> **SHORT EXERCISE**:
Write out each line of the material again, word for word.
━━━ DATA LINES
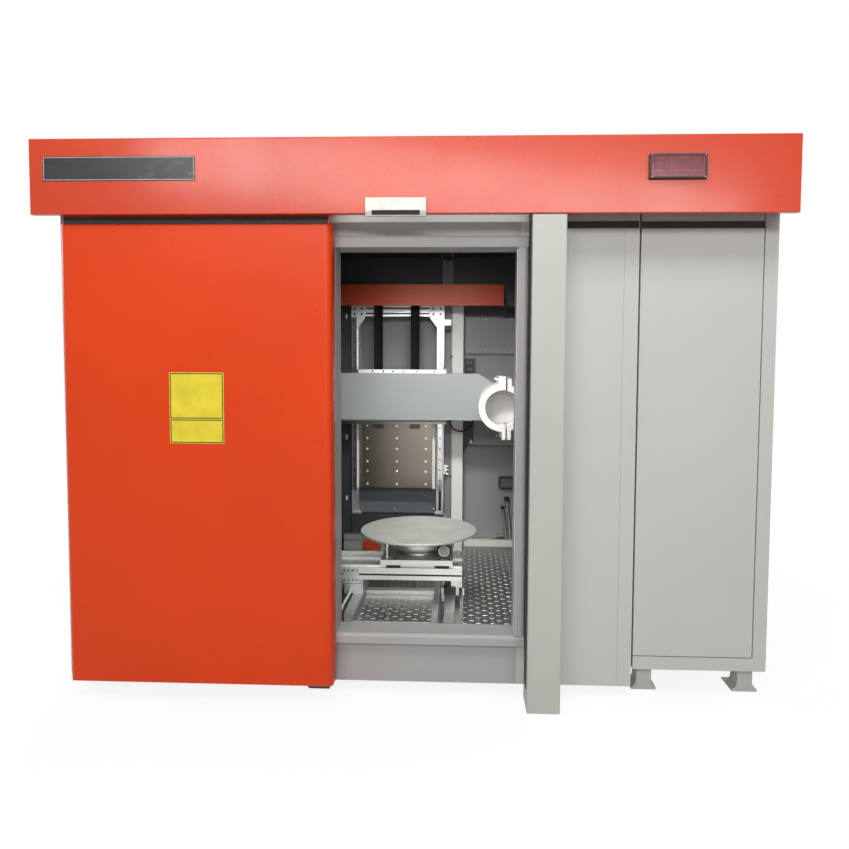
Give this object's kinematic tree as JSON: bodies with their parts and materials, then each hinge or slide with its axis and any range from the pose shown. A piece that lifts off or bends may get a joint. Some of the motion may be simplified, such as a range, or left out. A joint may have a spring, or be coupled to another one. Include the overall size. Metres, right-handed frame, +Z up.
{
  "type": "industrial x-ray inspection system",
  "caption": "Walk-up x-ray inspection cabinet with a powered sliding door, a turntable on a cross slide and a lifting beam that carries the x-ray tube and detector.",
  "frame": {"origin": "on the floor, at the middle of the machine's width and depth", "axes": "+X to the right seen from the door, +Y away from the door towards the back, +Z up"},
  "size_m": [2.73, 1.694, 2.08],
  "materials": {
    "orange_paint": "satin",
    "cabinet_paint": "satin",
    "frame_paint": "satin",
    "dark_paint": "satin",
    "ivory_paint": "satin",
    "beam_paint": "satin",
    "machined_steel": "brushed",
    "slotted_aluminium": "anodised",
    "table_aluminium": "matt",
    "black_rubber": "matt",
    "black_plastic": "matt",
    "ivory_plastic": "gloss",
    "red_window": "gloss",
    "motor_paint": "satin"
  },
  "bodies": {
    "cabinet": {"base_frame": "dark_paint", "levelling_feet": "machined_steel", "chamber_floor": "machined_steel", "side_walls": "cabinet_paint", "back_wall": "frame_paint", "roof": "cabinet_paint", "front_walls": "cabinet_paint", "door_wall_panels": "frame_paint", "frame_jambs": "frame_paint", "frame_rails": "frame_paint", "header_cover": "orange_paint", "door_track": "slotted_aluminium", "door_drive": "motor_paint", "door_belt": "black_rubber", "motion_sensor": "ivory_plastic", "sensor_lens": "black_plastic", "display_housing": "black_plastic", "display_window": "red_window", "closing_post": "cabinet_paint", "annex_shell": "cabinet_paint", "annex_panel": "cabinet_paint", "annex_feet": "cabinet_paint", "gantry_base": "dark_paint", "gantry_uprights": "slotted_aluminium", "gantry_top_beam": "slotted_aluminium", "gantry_brackets": "slotted_aluminium", "guide_rails": "machined_steel", "lift_drive_cover": "orange_paint", "lift_motor": "motor_paint", "lift_belts": "black_rubber", "service_column": "ivory_paint", "cable_trunk": "dark_paint", "wall_fittings": "black_plastic", "service_pipes": "machined_steel", "y_rails": "slotted_aluminium", "y_cross_members": "slotted_aluminium", "y_motor": "motor_paint", "rear_panel": "cabinet_paint"},
    "door": {"door_panel": "orange_paint", "door_hangers": "machined_steel"},
    "roller_left": {"hanger_roller_left": "ivory_plastic"},
    "roller_right": {"hanger_roller_right": "ivory_plastic"},
    "drive_pulley": {"drive_pulley": "machined_steel"},
    "idler_pulley": {"idler_pulley": "machined_steel"},
    "y_stage": {"x_beam": "slotted_aluminium", "y_slides": "slotted_aluminium", "x_motor": "motor_paint"},
    "x_stage": {"carriage_plate": "slotted_aluminium", "x_blocks": "motor_paint", "turntable_base": "machined_steel", "turntable_motor": "motor_paint"},
    "turntable": {"turntable_disc": "table_aluminium"},
    "y_screw": {"y_screw": "machined_steel"},
    "x_screw": {"x_screw": "machined_steel"},
    "lift": {"lift_carriage": "machined_steel", "c_beam": "beam_paint", "tube_clamp": "ivory_paint", "xray_tube": "frame_paint", "detector": "black_plastic"},
    "lift_shaft": {"lift_shaft": "machined_steel"}
  },
  "joints": [
    {"name": "door_slide", "type": "slide", "parent": "cabinet", "child": "door", "axis": [1, 0, 0], "range_m": [0, 0.715]},
    {"name": "roller_left_turn", "type": "hinge", "parent": "door", "child": "roller_left", "pos_m": [-1.131, -0.757, 1.8853], "axis": [0, 1, 0], "range_deg": [-5, 1375.5]},
    {"name": "roller_right_turn", "type": "hinge", "parent": "door", "child": "roller_right", "pos_m": [-0.431, -0.757, 1.8853], "axis": [0, 1, 0], "range_deg": [-5, 1375.5]},
    {"name": "drive_pulley_turn", "type": "hinge", "parent": "cabinet", "child": "drive_pulley", "pos_m": [0.592, -0.757, 2.015], "axis": [0, 1, 0], "range_deg": [-1384.7, 5]},
    {"name": "idler_pulley_turn", "type": "hinge", "parent": "cabinet", "child": "idler_pulley", "pos_m": [-1.264, -0.757, 2.015], "axis": [0, 1, 0], "range_deg": [-1384.7, 5]},
    {"name": "y_slide", "type": "slide", "parent": "cabinet", "child": "y_stage", "axis": [0, 1, 0], "range_m": [-0.06, 0.34]},
    {"name": "x_slide", "type": "slide", "parent": "y_stage", "child": "x_stage", "axis": [1, 0, 0], "range_m": [-0.4, 0]},
    {"name": "turntable_turn", "type": "hinge", "parent": "x_stage", "child": "turntable", "pos_m": [0.006, -0.222, 0.5], "axis": [0, 0, 1], "continuous": true},
    {"name": "y_screw_turn", "type": "hinge", "parent": "cabinet", "child": "y_screw", "pos_m": [-0.297, 0, 0.262], "axis": [0, 1, 0], "range_deg": [-1090, 6130]},
    {"name": "x_screw_turn", "type": "hinge", "parent": "y_stage", "child": "x_screw", "pos_m": [0, -0.222, 0.36], "axis": [1, 0, 0], "range_deg": [-7210, 10]},
    {"name": "lift_slide", "type": "slide", "parent": "cabinet", "child": "lift", "axis": [0, 0, 1], "range_m": [-0.38, 0.24], "deforming": ["lift_belts"]},
    {"name": "lift_shaft_turn", "type": "hinge", "parent": "cabinet", "child": "lift_shaft", "pos_m": [0, 0.47, 1.65], "axis": [1, 0, 0], "range_deg": [-684.1, 435.7]}
  ],
  "couplings": [
    {"joint": "roller_left_turn", "follows": "door_slide", "rad_per_m": 33.333},
    {"joint": "roller_right_turn", "follows": "door_slide", "rad_per_m": 33.333},
    {"joint": "drive_pulley_turn", "follows": "door_slide", "rad_per_m": -33.557},
    {"joint": "idler_pulley_turn", "follows": "door_slide", "rad_per_m": -33.557},
    {"joint": "y_screw_turn", "follows": "y_slide", "rad_per_m": 314.16},
    {"joint": "x_screw_turn", "follows": "x_slide", "rad_per_m": 314.16},
    {"joint": "lift_shaft_turn", "follows": "lift_slide", "rad_per_m": 30.96}
  ]
}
━━━━━━
> **IN RESPONSE**:
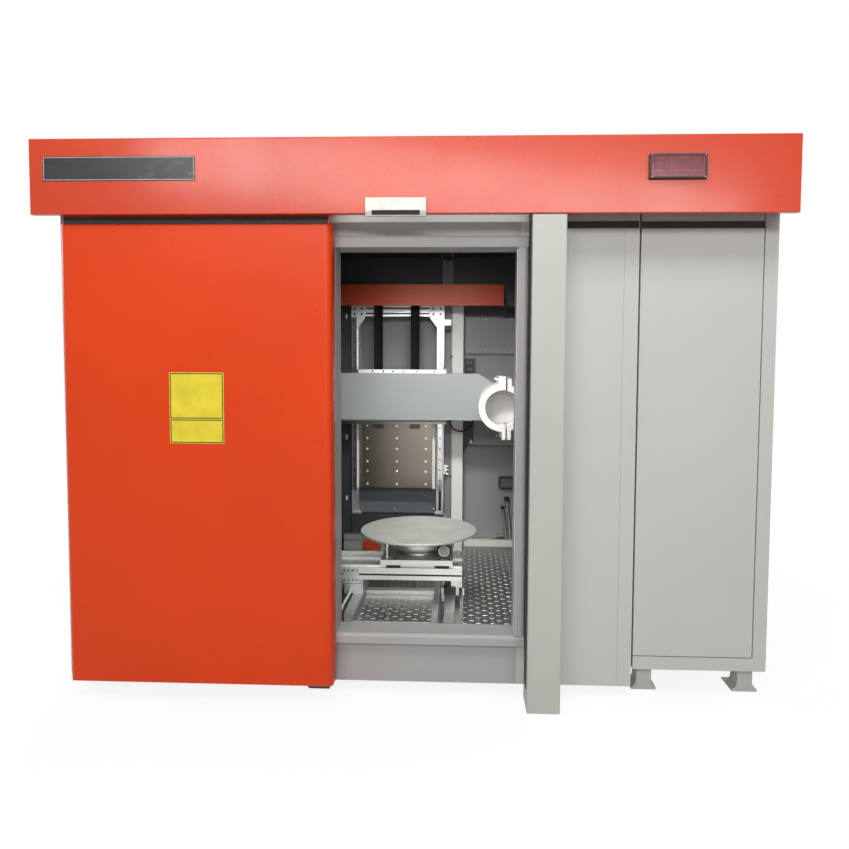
Give this object's kinematic tree as JSON: bodies with their parts and materials, then each hinge or slide with its axis and any range from the pose shown. A piece that lifts off or bends may get a joint. Some of the motion may be simplified, such as a range, or left out. A joint may have a spring, or be coupled to another one. Include the overall size. Metres, right-handed frame, +Z up.
{
  "type": "industrial x-ray inspection system",
  "caption": "Walk-up x-ray inspection cabinet with a powered sliding door, a turntable on a cross slide and a lifting beam that carries the x-ray tube and detector.",
  "frame": {"origin": "on the floor, at the middle of the machine's width and depth", "axes": "+X to the right seen from the door, +Y away from the door towards the back, +Z up"},
  "size_m": [2.73, 1.694, 2.08],
  "materials": {
    "orange_paint": "satin",
    "cabinet_paint": "satin",
    "frame_paint": "satin",
    "dark_paint": "satin",
    "ivory_paint": "satin",
    "beam_paint": "satin",
    "machined_steel": "brushed",
    "slotted_aluminium": "anodised",
    "table_aluminium": "matt",
    "black_rubber": "matt",
    "black_plastic": "matt",
    "ivory_plastic": "gloss",
    "red_window": "gloss",
    "motor_paint": "satin"
  },
  "bodies": {
    "cabinet": {"base_frame": "dark_paint", "levelling_feet": "machined_steel", "chamber_floor": "machined_steel", "side_walls": "cabinet_paint", "back_wall": "frame_paint", "roof": "cabinet_paint", "front_walls": "cabinet_paint", "door_wall_panels": "frame_paint", "frame_jambs": "frame_paint", "frame_rails": "frame_paint", "header_cover": "orange_paint", "door_track": "slotted_aluminium", "door_drive": "motor_paint", "door_belt": "black_rubber", "motion_sensor": "ivory_plastic", "sensor_lens": "black_plastic", "display_housing": "black_plastic", "display_window": "red_window", "closing_post": "cabinet_paint", "annex_shell": "cabinet_paint", "annex_panel": "cabinet_paint", "annex_feet": "cabinet_paint", "gantry_base": "dark_paint", "gantry_uprights": "slotted_aluminium", "gantry_top_beam": "slotted_aluminium", "gantry_brackets": "slotted_aluminium", "guide_rails": "machined_steel", "lift_drive_cover": "orange_paint", "lift_motor": "motor_paint", "lift_belts": "black_rubber", "service_column": "ivory_paint", "cable_trunk": "dark_paint", "wall_fittings": "black_plastic", "service_pipes": "machined_steel", "y_rails": "slotted_aluminium", "y_cross_members": "slotted_aluminium", "y_motor": "motor_paint", "rear_panel": "cabinet_paint"},
    "door": {"door_panel": "orange_paint", "door_hangers": "machined_steel"},
    "roller_left": {"hanger_roller_left": "ivory_plastic"},
    "roller_right": {"hanger_roller_right": "ivory_plastic"},
    "drive_pulley": {"drive_pulley": "machined_steel"},
    "idler_pulley": {"idler_pulley": "machined_steel"},
    "y_stage": {"x_beam": "slotted_aluminium", "y_slides": "slotted_aluminium", "x_motor": "motor_paint"},
    "x_stage": {"carriage_plate": "slotted_aluminium", "x_blocks": "motor_paint", "turntable_base": "machined_steel", "turntable_motor": "motor_paint"},
    "turntable": {"turntable_disc": "table_aluminium"},
    "y_screw": {"y_screw": "machined_steel"},
    "x_screw": {"x_screw": "machined_steel"},
    "lift": {"lift_carriage": "machined_steel", "c_beam": "beam_paint", "tube_clamp": "ivory_paint", "xray_tube": "frame_paint", "detector": "black_plastic"},
    "lift_shaft": {"lift_shaft": "machined_steel"}
  },
  "joints": [
    {"name": "door_slide", "type": "slide", "parent": "cabinet", "child": "door", "axis": [1, 0, 0], "range_m": [0, 0.715]},
    {"name": "roller_left_turn", "type": "hinge", "parent": "door", "child": "roller_left", "pos_m": [-1.131, -0.757, 1.8853], "axis": [0, 1, 0], "range_deg": [-5, 1375.5]},
    {"name": "roller_right_turn", "type": "hinge", "parent": "door", "child": "roller_right", "pos_m": [-0.431, -0.757, 1.8853], "axis": [0, 1, 0], "range_deg": [-5, 1375.5]},
    {"name": "drive_pulley_turn", "type": "hinge", "parent": "cabinet", "child": "drive_pulley", "pos_m": [0.592, -0.757, 2.015], "axis": [0, 1, 0], "range_deg": [-1384.7, 5]},
    {"name": "idler_pulley_turn", "type": "hinge", "parent": "cabinet", "child": "idler_pulley", "pos_m": [-1.264, -0.757, 2.015], "axis": [0, 1, 0], "range_deg": [-1384.7, 5]},
    {"name": "y_slide", "type": "slide", "parent": "cabinet", "child": "y_stage", "axis": [0, 1, 0], "range_m": [-0.06, 0.34]},
    {"name": "x_slide", "type": "slide", "parent": "y_stage", "child": "x_stage", "axis": [1, 0, 0], "range_m": [-0.4, 0]},
    {"name": "turntable_turn", "type": "hinge", "parent": "x_stage", "child": "turntable", "pos_m": [0.006, -0.222, 0.5], "axis": [0, 0, 1], "continuous": true},
    {"name": "y_screw_turn", "type": "hinge", "parent": "cabinet", "child": "y_screw", "pos_m": [-0.297, 0, 0.262], "axis": [0, 1, 0], "range_deg": [-1090, 6130]},
    {"name": "x_screw_turn", "type": "hinge", "parent": "y_stage", "child": "x_screw", "pos_m": [0, -0.222, 0.36], "axis": [1, 0, 0], "range_deg": [-7210, 10]},
    {"name": "lift_slide", "type": "slide", "parent": "cabinet", "child": "lift", "axis": [0, 0, 1], "range_m": [-0.38, 0.24], "deforming": ["lift_belts"]},
    {"name": "lift_shaft_turn", "type": "hinge", "parent": "cabinet", "child": "lift_shaft", "pos_m": [0, 0.47, 1.65], "axis": [1, 0, 0], "range_deg": [-684.1, 435.7]}
  ],
  "couplings": [
    {"joint": "roller_left_turn", "follows": "door_slide", "rad_per_m": 33.333},
    {"joint": "roller_right_turn", "follows": "door_slide", "rad_per_m": 33.333},
    {"joint": "drive_pulley_turn", "follows": "door_slide", "rad_per_m": -33.557},
    {"joint": "idler_pulley_turn", "follows": "door_slide", "rad_per_m": -33.557},
    {"joint": "y_screw_turn", "follows": "y_slide", "rad_per_m": 314.16},
    {"joint": "x_screw_turn", "follows": "x_slide", "rad_per_m": 314.16},
    {"joint": "lift_shaft_turn", "follows": "lift_slide", "rad_per_m": 30.96}
  ]
}